Lower St. Regis Lake reaches depths of about 38 feet deep. Treibergs and Wiltse wore snowshoes and floatation jackets and pulled a sled with their equipment as they walked out to the deephole, a path they know by memory and a little GPS help.
The researchers drilled two holes, so they could each complete part of the data collection. Wiltse drew two separate samples, a mixed sample of water in the first two meters from the surface and a sample from one meter above the lake bottom. Once back in the lab, the samples will be divided into dozens of smaller samples, which are processed under strict guidelines to analyze key water-quality measurements such as sodium, chloride, phosphorus and nitrate levels. Wiltse said “many hours” of work are required for analysis.

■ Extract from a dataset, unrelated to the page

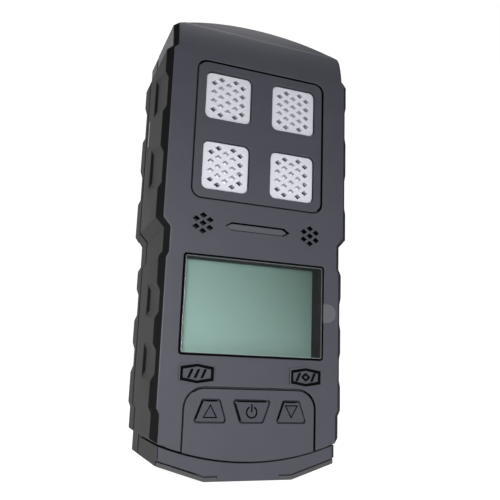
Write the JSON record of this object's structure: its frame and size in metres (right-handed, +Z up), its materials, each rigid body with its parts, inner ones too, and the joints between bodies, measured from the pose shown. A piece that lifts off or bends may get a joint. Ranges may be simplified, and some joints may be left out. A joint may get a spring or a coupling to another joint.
{
  "type": "portable gas detector",
  "caption": "Upright hand-held gas detector with square grilled sensor windows, a recessed display, press keys, sound holes, a spring belt clip and a lanyard bar.",
  "frame": {"origin": "middle of the flat base that the detector stands on, half way between its front and rear faces", "axes": "+Z up along the case, the display faces -Y, +X to the right as seen from the front"},
  "size_m": [0.0614, 0.0463, 0.1392],
  "materials": {
    "case_grey": "satin moulded ABS, dark grey",
    "rear_grey": "fine-grained moulded ABS, dark grey",
    "key_rubber": "matt silicone keys",
    "black_rubber": "matt black silicone and foam",
    "grille_white": "matt white moulded nylon",
    "filter_white": "white PTFE membrane",
    "cell_white": "off-white gas cell housing",
    "board_green": "solder-masked circuit board",
    "chip_black": "black epoxy packages",
    "clear_lens": "clear polycarbonate window",
    "clear_film": "thin clear protective film",
    "frame_black": "black display surround",
    "lcd_green": "grey-green liquid-crystal glass",
    "backlight_white": "white light guide",
    "light_grey": "smoke-tinted diffuser",
    "led_cream": "light-emitting diode packages",
    "speaker_black": "black buzzer housing and mesh",
    "battery_blue": "shrink-wrapped cell",
    "wire_red": "insulated wires",
    "steel": "stainless steel",
    "clip_steel": "satin nickel-plated steel",
    "weight_metal": "sintered tungsten weight",
    "contact_gold": "gold-plated contacts"
  },
  "bodies": {
    "case": {"front_shell": "case_grey", "rear_shell": "rear_grey", "case_seal": "black_rubber", "case_screws": "steel", "bottom_cap": "case_grey", "base_plate": "rear_grey", "base_screws": "steel", "contact_block": "chip_black", "charge_contacts": "contact_gold", "sensor_cover": "case_grey", "sensor_grille_1": "grille_white", "sensor_grille_2": "grille_white", "sensor_grille_3": "grille_white", "sensor_grille_4": "grille_white", "sensor_filter_1": "filter_white", "sensor_filter_2": "filter_white", "sensor_filter_3": "filter_white", "sensor_filter_4": "filter_white", "sensor_gasket": "black_rubber", "gas_sensor_1": "cell_white", "gas_sensor_2": "cell_white", "gas_sensor_3": "cell_white", "gas_sensor_4": "cell_white", "sensor_board": "board_green", "display_lens": "clear_lens", "screen_film": "clear_film", "display_frame": "frame_black", "lcd_panel": "lcd_green", "backlight": "backlight_white", "light_bar": "light_grey", "alarm_leds": "led_cream", "led_board": "board_green", "speaker_mesh_left": "speaker_black", "speaker_mesh_right": "speaker_black", "buzzer_left": "speaker_black", "buzzer_right": "speaker_black", "keypad_panel": "case_grey", "keypad_mat": "black_rubber", "tact_switches": "chip_black", "main_board": "board_green", "board_chips": "chip_black", "battery_holder": "chip_black", "battery": "battery_blue", "battery_pad": "black_rubber", "battery_lead": "wire_red", "vibration_motor": "steel", "motor_boot": "black_rubber", "lanyard_pin": "steel", "clip_base": "clip_steel", "clip_screws": "steel", "clip_pin": "steel", "clip_spring": "steel"},
    "up_key": {"up_button": "key_rubber"},
    "power_key": {"power_button": "key_rubber"},
    "down_key": {"down_button": "key_rubber"},
    "clip": {"clip_arm": "clip_steel"},
    "rotor": {"motor_weight": "weight_metal"}
  },
  "joints": [
    {"name": "up_press", "type": "slide", "parent": "case", "child": "up_key", "axis": [0, 1, 0], "range_m": [0, 0.0006], "stiffness_N_per_m": 1200, "springref_m": -0.0004},
    {"name": "power_press", "type": "slide", "parent": "case", "child": "power_key", "axis": [0, 1, 0], "range_m": [0, 0.0006], "stiffness_N_per_m": 1200, "springref_m": -0.0004},
    {"name": "down_press", "type": "slide", "parent": "case", "child": "down_key", "axis": [0, 1, 0], "range_m": [0, 0.0006], "stiffness_N_per_m": 1200, "springref_m": -0.0004},
    {"name": "clip_open", "type": "hinge", "parent": "case", "child": "clip", "pos_m": [0, 0.024, 0.112], "axis": [1, 0, 0], "range_deg": [0, 15], "stiffness_Nm_per_rad": 0.4, "springref_deg": -28.65},
    {"name": "rotor_spin", "type": "hinge", "parent": "case", "child": "rotor", "pos_m": [0.0085, 0.0109, 0.128], "axis": [1, 0, 0], "continuous": true}
  ]
}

In a nearby hole, Treibergs dropped a device called a sonde. The sonde is outfitted with sensors that collect real-time water quality data later uploaded and analyzed in the lab. First, she waited for the sensors to acclimate to the temperature.
“When it’s cold, it takes quite some time for the sensors to calibrate,” said Treibergs, who has worked as a researcher in Antarctic waters and the Alaskan tundra.
After the sensors were spitting out consistent measurements, she collected data in one-meter increments to the bottom of the lake.
Water conditions during the winter play a big role in the conditions the rest of the year, influencing the health of fisheries and the likelihood that harmful algal blooms will develop in the summer and fall. The data is all the more important because of its paucity.
“Not a lot of lakes are studied in the winter time,” Wiltse said.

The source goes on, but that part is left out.